Article by Laura Neff, Education Assistant, published October 19, 2017.
We are lucky in the Southwest. Generally, we are lucky because of our beautiful ecosystem, but more specifically because we can grow year-round. There is always something that can be planted. The trick is knowing what to plant and when. What is usually a period when gardeners across much of the country are hanging up their tools, the fall and winter are seen as the easier times to grow in the low desert. Because of the mild climate during our cool season, there are few outside factors that can get in the way of a successful harvest. It is a time that a person can really BRAG about their garden. The trick is, knowing what to grow.
BRAG is in all caps because it is an acronym to remember what seeds can be started during the fall. If you live outside of the low desert regions of Tucson and Phoenix this guide also applies to you. You just may need to bump up your timeline from October planting to late summer. Consult your local planting calendar.
Broccoli, Cauliflower, Cabbage, brussels sprouts, bok choy, kohlrabi
It is recommended broccoli, brussels sprouts, cauliflower, and cabbage are started before the season begins as they are slower to mature than other cool season crops. Starting seeds early or purchasing starts gives you a jump start. The Native Seeds/SEARCH retail store in Tucson will be having their Annual Fall Plant Sale, October 19th - 21st (UPDATED FOR 2018) and brassica starts will be available. Ideal seed starting should happen in mid-September. If you missed the window on starting seeds, don’t fret. Just ensure you have your garden in a sunny location so that plants can come up to maturity before the warm spring temperatures hit.
Broccoli head. It is recommended that broccoli is started before the season starts due to it slow maturity.
Recommended varieties: Dragon Carrots, French Breakfast Radishes, Golden Beets
Note on Radishes: If started when still warm, radishes tend to lean to a spicier flavor. For a milder flavor, plant later in the season, or a few rounds of radishes throughout the season for a variety of flavors. They mature quickly so succession planting is recommended.
Left: Carrots, Right: Radishes
Recommended varieties: I'itoi's Onions.These onions love the Sonoran Desert fall and winter. If left in the ground during the summer, they will look dead. Don’t be fooled! Come the monsoon rains and the cool off, you will start to see small green chives pop out and continue to multiply throughout the low desert cool season.
Recommended varieties: Magdalena Acelgas (Chard),Tarahumara Mostaza/Mocoasali (Mustard). These varieties have a long history of growing in the Southwestern US and Northern Mexico which means they tend to have a longer, more palatable season than those greens that are heirlooms associated with areas outside of the Southwestern US and Northern Mexico. If started when still warm, greens tend to lean to a more bitter/spicy flavor. For a milder flavor, plant later in the season, or a few rounds of greens throughout the season.
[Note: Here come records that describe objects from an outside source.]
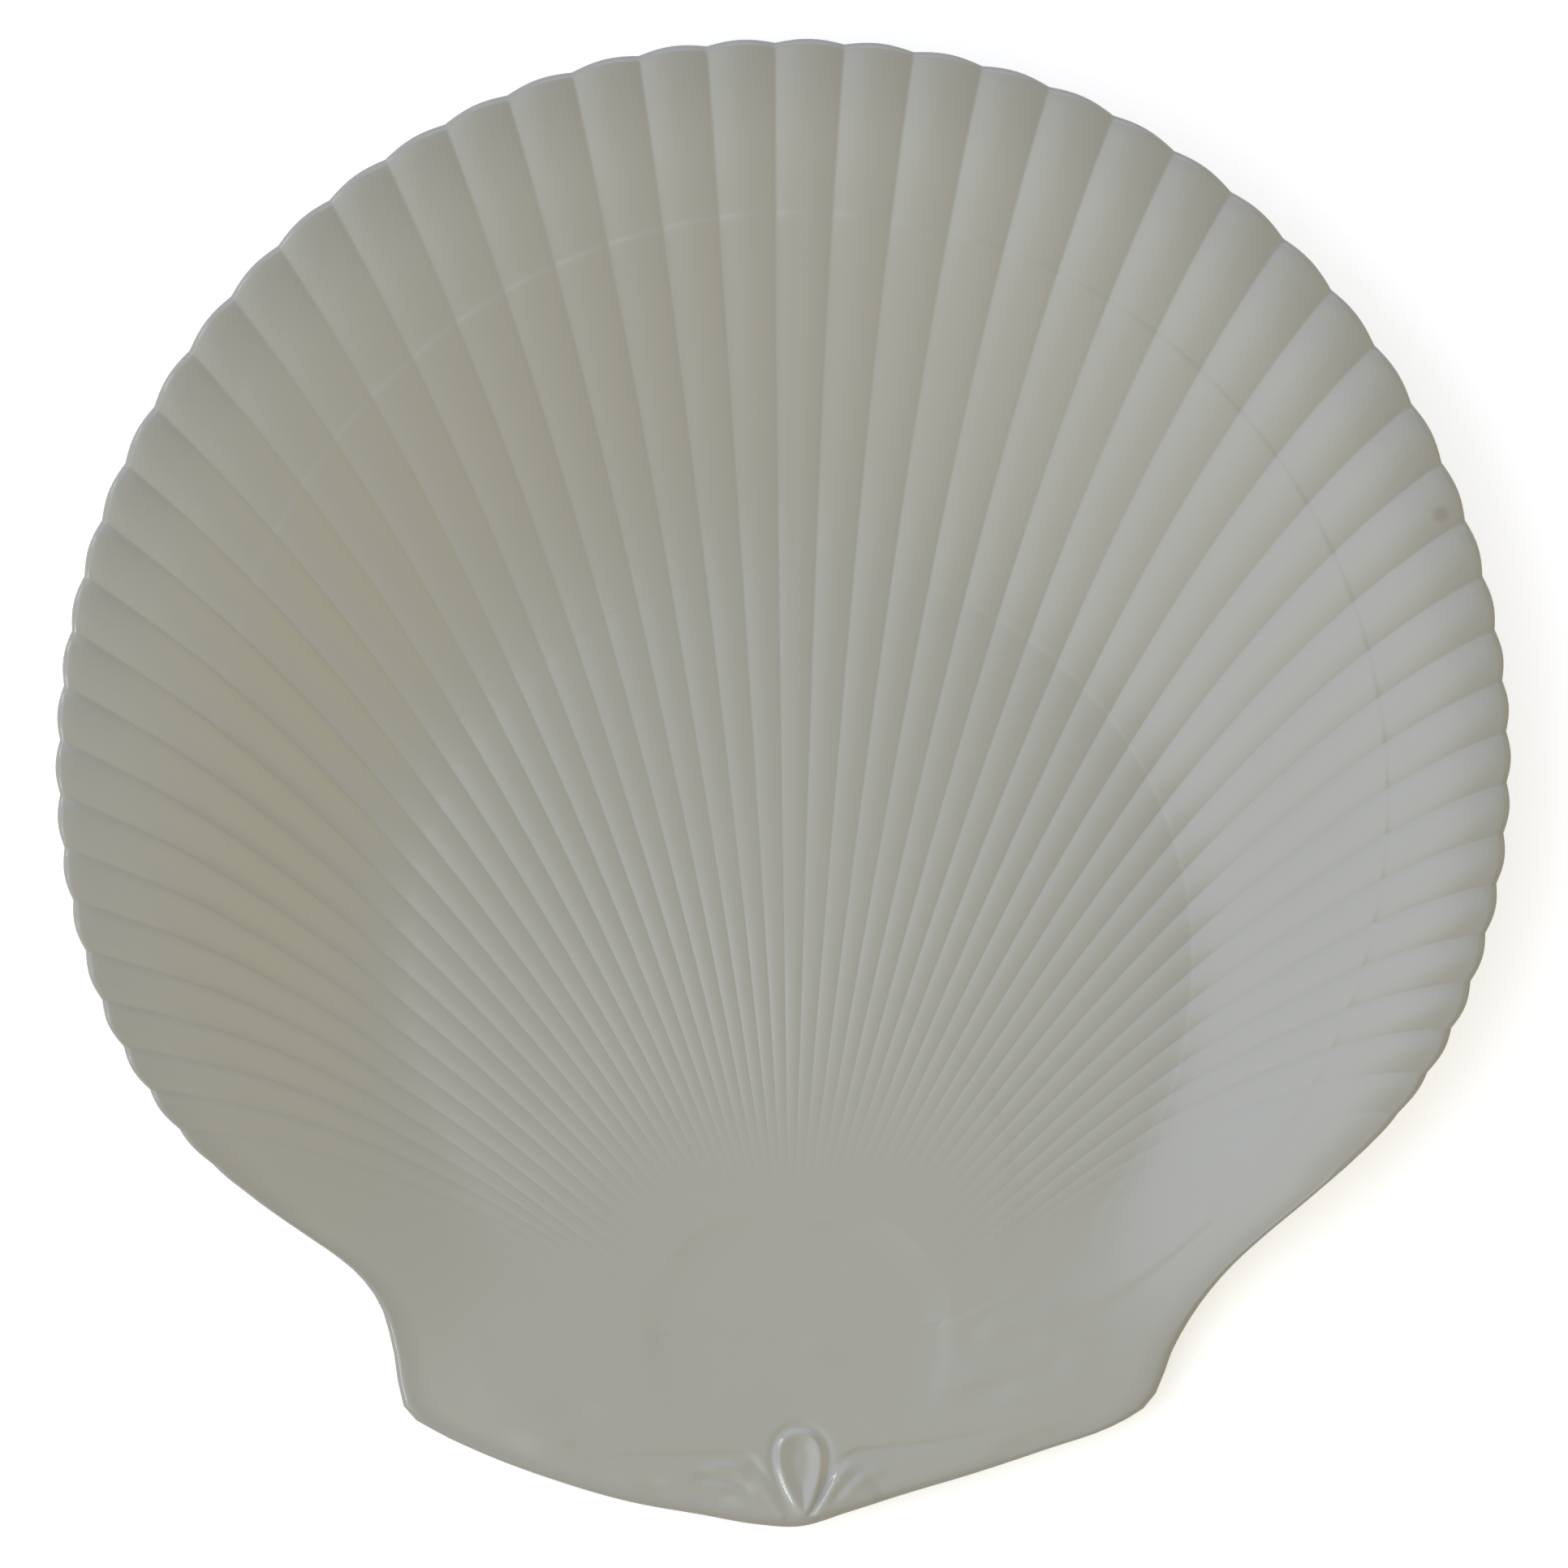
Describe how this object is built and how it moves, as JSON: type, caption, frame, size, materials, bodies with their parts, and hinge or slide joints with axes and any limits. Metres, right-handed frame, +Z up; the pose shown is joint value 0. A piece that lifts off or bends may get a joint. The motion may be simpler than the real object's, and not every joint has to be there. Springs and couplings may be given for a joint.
{
  "type": "shell shaped platter",
  "caption": "Scallop-shell platter: a fluted, fan-shaped dish with a flat well, a flared scalloped edge, an ornamented hinge and a foot ring, for serving food.",
  "frame": {"origin": "middle of the outline seen from above, on the surface that the foot ring stands on", "axes": "+Z up, +Y from the hinge to the top of the fan, +X to the right seen from above with the fan at the top"},
  "size_m": [0.3226, 0.33, 0.0359],
  "materials": {
    "glaze": "off-white glaze, smooth and glossy, all over but the foot's standing edge"
  },
  "bodies": {
    "root": {"platter": "glaze"}
  },
  "joints": []
}
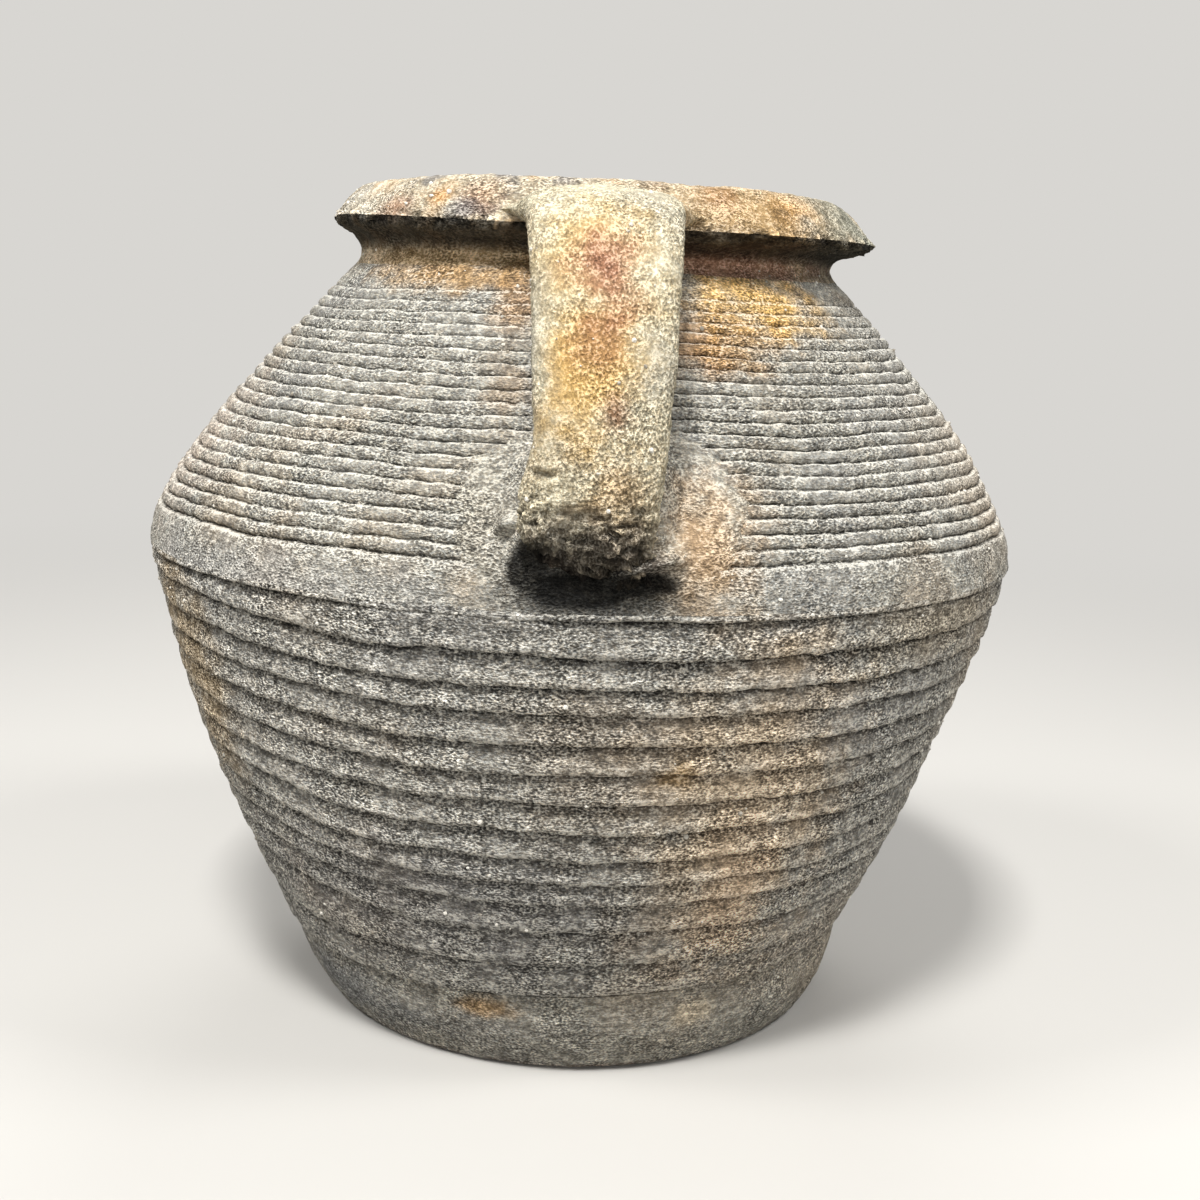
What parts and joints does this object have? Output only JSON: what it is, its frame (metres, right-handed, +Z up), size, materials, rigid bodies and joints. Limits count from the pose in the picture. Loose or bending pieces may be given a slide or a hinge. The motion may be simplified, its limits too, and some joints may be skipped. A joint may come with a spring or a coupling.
{
  "type": "cooking pot",
  "caption": "Round earthenware cooking pot with combed ribbed walls, a sharp belly, a turned-out collar rim and one strap handle from rim to shoulder.",
  "frame": {"origin": "centre of the flat base, on the surface that the pot stands on", "axes": "+Z up along the axis that the pot was thrown on; the strap handle is on the -Y side"},
  "size_m": [0.1796, 0.1849, 0.169],
  "materials": {
    "smoked_clay": "unglazed, coarse gritty earthenware, smoked dark grey",
    "weathered_clay": "unglazed, coarse gritty earthenware, weathered mid grey with pale scurf",
    "stained_clay": "unglazed, coarse gritty earthenware, stained ochre and rust"
  },
  "bodies": {
    "root": {"foot_base": "smoked_clay", "lower_wall": "smoked_clay", "shoulder_wall": "weathered_clay", "neck_rim": "stained_clay", "strap_handle": "stained_clay", "handle_root_lute": "weathered_clay", "handle_rim_lute": "stained_clay"}
  },
  "joints": []
}
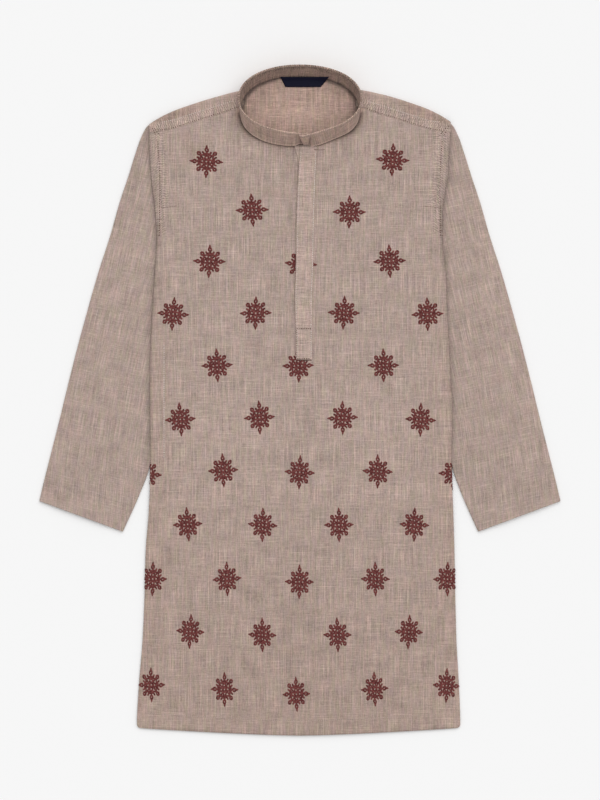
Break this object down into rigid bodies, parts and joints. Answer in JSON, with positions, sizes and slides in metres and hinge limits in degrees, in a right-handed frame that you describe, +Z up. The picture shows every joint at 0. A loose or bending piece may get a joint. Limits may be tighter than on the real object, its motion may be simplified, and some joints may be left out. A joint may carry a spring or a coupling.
{
  "type": "kurta tunic",
  "caption": "Child's knee-length kurta tunic laid flat, with a standing band collar, half placket, long straight sleeves and small embroidered motifs scattered over the front.",
  "frame": {"origin": "under the middle of the whole outline, on the surface the tunic lies on", "axes": "+X across the chest towards the wearer's left sleeve, +Y from the hem up to the collar, +Z up out of the surface it lies on"},
  "size_m": [0.636, 0.8194, 0.0275],
  "materials": {
    "chambray": "matte taupe chambray with a slubbed plain weave",
    "collar_chambray": "matte darker taupe chambray, stiffened",
    "maroon_thread": "maroon embroidery thread with a soft sheen",
    "sewing_thread": "taupe sewing thread",
    "woven_label": "plain navy woven satin"
  },
  "bodies": {
    "root": {"back_panel": "chambray", "front_panel": "chambray", "shoulder_right": "chambray", "shoulder_left": "chambray", "sleeve_right": "chambray", "sleeve_left": "chambray", "placket_over": "chambray", "placket_under": "chambray", "collar_outer": "collar_chambray", "collar_inner": "collar_chambray", "neck_label": "woven_label"}
  },
  "joints": []
}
Note: Greens can be difficult in arid, hot climates. When under stress they want to produce the next generation and bolt. Growing in the cool season is useful but selecting varieties described as slow-bolting, heat tolerant, or grow well into the summer is a must.
Top Left: Lettuce, Top Right: Red Russian Kale, Bottom: Assorted Greens.
..about your PEAS
Recommended variety: O’odham Green Peas. These peas are a wonderful, native variety that tastes just as sweet right off the vine as they do dry and rehydrated in soups and stews!
Peas in their early stage.
Additionally, some favorites including fava beans, lentils, chickpeas, and wheat also thrive during the low desert fall and winter. These crops of Mediterranean origin prefers more temperate climates. Legumes like favas and peas are great nitrogen fixers and are used to aid in repairing and replenishing soil fertility that may have been drained during summer grow outs.
Most herbs including cilantro, oregano, thyme and, dill prefer the cool season as well. Cilantro, for example, prefers to germinate in soil less than 70 degrees F, so it is ideal to wait until the temperatures cool down. We recommend calypso cilantro as it is slow to bolt and can last into the spring months.
All of these crops are tolerant of light frost (see "greens" photo above). Unlike frost sensitive crops like chilies and tomatoes, they do NOT need to be covered and protected when light frost warnings occur. The cold temperatures have the potential to actually improve the flavor of many of these crops. If frost touches your cool season crops, avoid touching the leaves and breaking the cell walls. As the temperatures warm throughout the day, they will recover.
So, whether you are just getting started or are a cool season pro, now is the time to plant your cool season favorites!